### WHAT THE TASK REQUIRES
In full and without alteration, give the listing again.

>> Begin STORED RECORDS

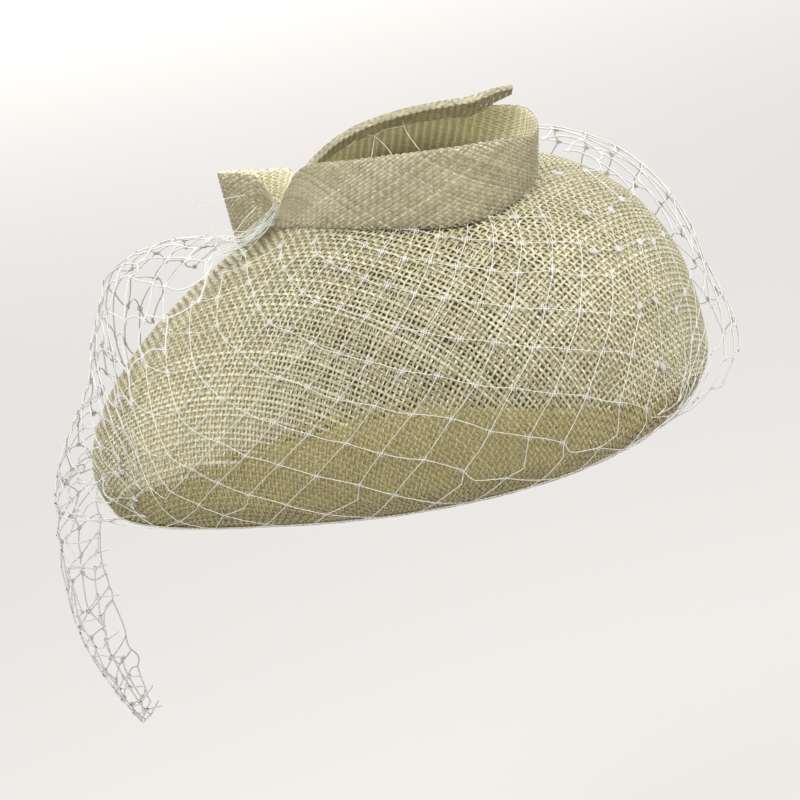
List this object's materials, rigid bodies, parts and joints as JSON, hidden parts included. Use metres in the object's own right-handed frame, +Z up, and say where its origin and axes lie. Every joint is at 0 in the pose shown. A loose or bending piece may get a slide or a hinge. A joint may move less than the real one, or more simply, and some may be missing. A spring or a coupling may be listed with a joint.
{
  "type": "fascinator headpiece",
  "caption": "Domed sinamay half-hat with a looped bow, a gathered birdcage veil with a hanging face drop, and a sewn head comb.",
  "frame": {"origin": "centre of the head opening, in the plane of the rim's lower edge", "axes": "+Z up out of the crown, +X along the hat's length towards its blunter end, -Y the side the veil lies on"},
  "size_m": [0.2438, 0.1766, 0.1879],
  "materials": {
    "sinamay": "stiffened open straw weave, satin glints",
    "bow_sinamay": "doubled bias-cut straw weave, finer, satin glints",
    "net": "off-white nylon net, slight sheen",
    "ribbon": "matt ribbed petersham",
    "wire": "dull drawn wire",
    "comb": "moulded, glossy, cream",
    "thread": "polished sewing thread"
  },
  "bodies": {
    "hat": {"crown_outer": "sinamay", "crown_lining": "sinamay", "hem_band": "sinamay", "rim_binding": "sinamay", "rim_wire": "wire", "wire_joiner": "wire", "head_ribbon": "ribbon", "comb_stitch_1": "thread", "comb_stitch_2": "thread", "comb_stitch_3": "thread", "comb_stitch_4": "thread", "big_loop": "bow_sinamay", "small_loop": "bow_sinamay", "loop_tail": "bow_sinamay", "gather_thread": "thread", "veil_gather": "net", "veil_front": "net", "veil_left_lobe": "net", "veil_right_lobe": "net"},
    "comb": {"comb": "comb"},
    "face_veil": {"veil_drop": "net"}
  },
  "joints": [
    {"name": "comb_tilt", "type": "hinge", "parent": "hat", "child": "comb", "pos_m": [0.014, 0.0588, 0.0085], "axis": [1, 0, 0], "range_deg": [-8, 40]},
    {"name": "veil_lift", "type": "hinge", "parent": "hat", "child": "face_veil", "pos_m": [-0.1195, 0, 0.0035], "axis": [0, 1, 0], "range_deg": [-4, 90]}
  ]
}
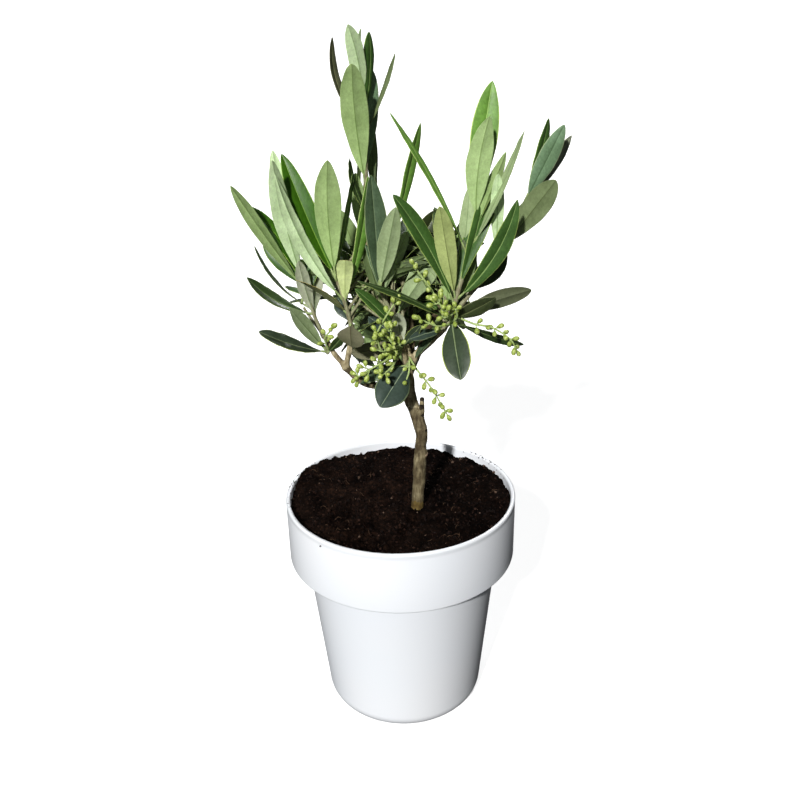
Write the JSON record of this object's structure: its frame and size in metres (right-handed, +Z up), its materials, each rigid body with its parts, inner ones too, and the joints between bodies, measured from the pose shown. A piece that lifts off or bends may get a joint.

>> End STORED RECORDS

### WRITTEN REPLY
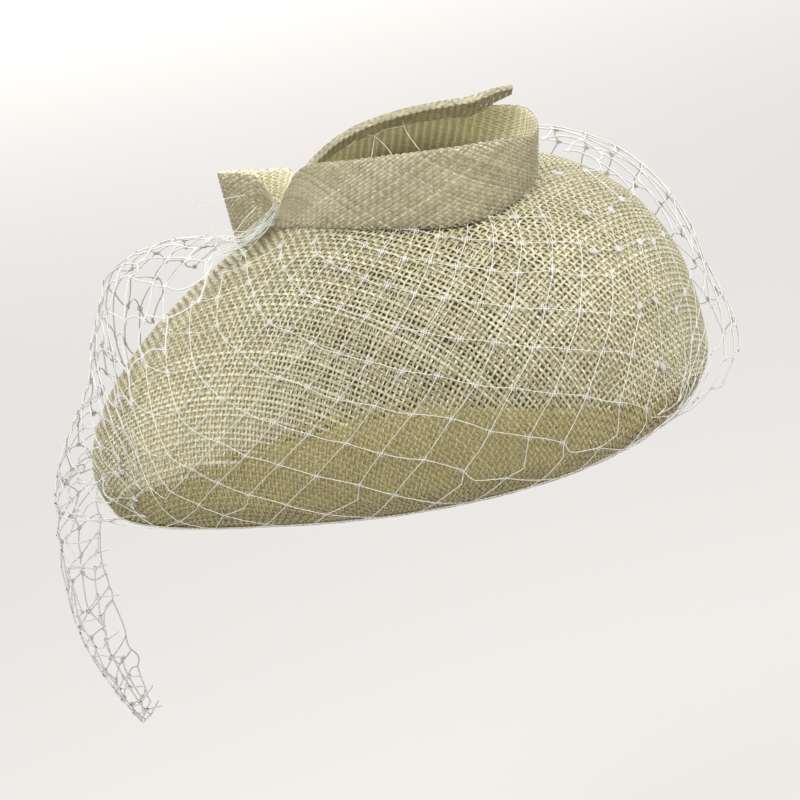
List this object's materials, rigid bodies, parts and joints as JSON, hidden parts included. Use metres in the object's own right-handed frame, +Z up, and say where its origin and axes lie. Every joint is at 0 in the pose shown. A loose or bending piece may get a slide or a hinge. A joint may move less than the real one, or more simply, and some may be missing. A spring or a coupling may be listed with a joint.
{
  "type": "fascinator headpiece",
  "caption": "Domed sinamay half-hat with a looped bow, a gathered birdcage veil with a hanging face drop, and a sewn head comb.",
  "frame": {"origin": "centre of the head opening, in the plane of the rim's lower edge", "axes": "+Z up out of the crown, +X along the hat's length towards its blunter end, -Y the side the veil lies on"},
  "size_m": [0.2438, 0.1766, 0.1879],
  "materials": {
    "sinamay": "stiffened open straw weave, satin glints",
    "bow_sinamay": "doubled bias-cut straw weave, finer, satin glints",
    "net": "off-white nylon net, slight sheen",
    "ribbon": "matt ribbed petersham",
    "wire": "dull drawn wire",
    "comb": "moulded, glossy, cream",
    "thread": "polished sewing thread"
  },
  "bodies": {
    "hat": {"crown_outer": "sinamay", "crown_lining": "sinamay", "hem_band": "sinamay", "rim_binding": "sinamay", "rim_wire": "wire", "wire_joiner": "wire", "head_ribbon": "ribbon", "comb_stitch_1": "thread", "comb_stitch_2": "thread", "comb_stitch_3": "thread", "comb_stitch_4": "thread", "big_loop": "bow_sinamay", "small_loop": "bow_sinamay", "loop_tail": "bow_sinamay", "gather_thread": "thread", "veil_gather": "net", "veil_front": "net", "veil_left_lobe": "net", "veil_right_lobe": "net"},
    "comb": {"comb": "comb"},
    "face_veil": {"veil_drop": "net"}
  },
  "joints": [
    {"name": "comb_tilt", "type": "hinge", "parent": "hat", "child": "comb", "pos_m": [0.014, 0.0588, 0.0085], "axis": [1, 0, 0], "range_deg": [-8, 40]},
    {"name": "veil_lift", "type": "hinge", "parent": "hat", "child": "face_veil", "pos_m": [-0.1195, 0, 0.0035], "axis": [0, 1, 0], "range_deg": [-4, 90]}
  ]
}
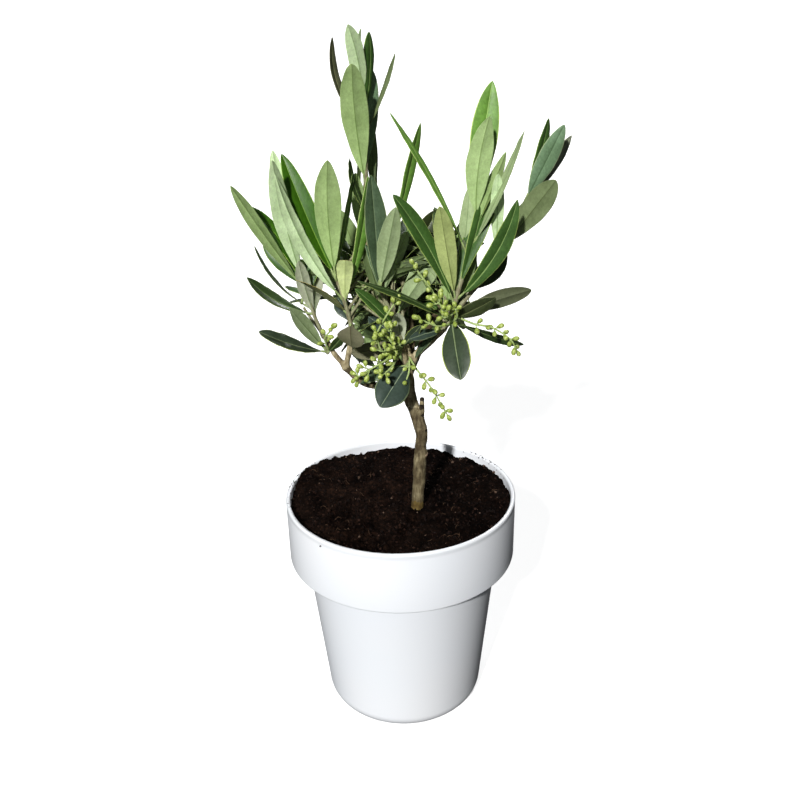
Write the JSON record of this object's structure: its frame and size in metres (right-handed, +Z up), its materials, each rigid body with its parts, inner ones too, and the joints between bodies, measured from the pose shown. A piece that lifts off or bends may get a joint.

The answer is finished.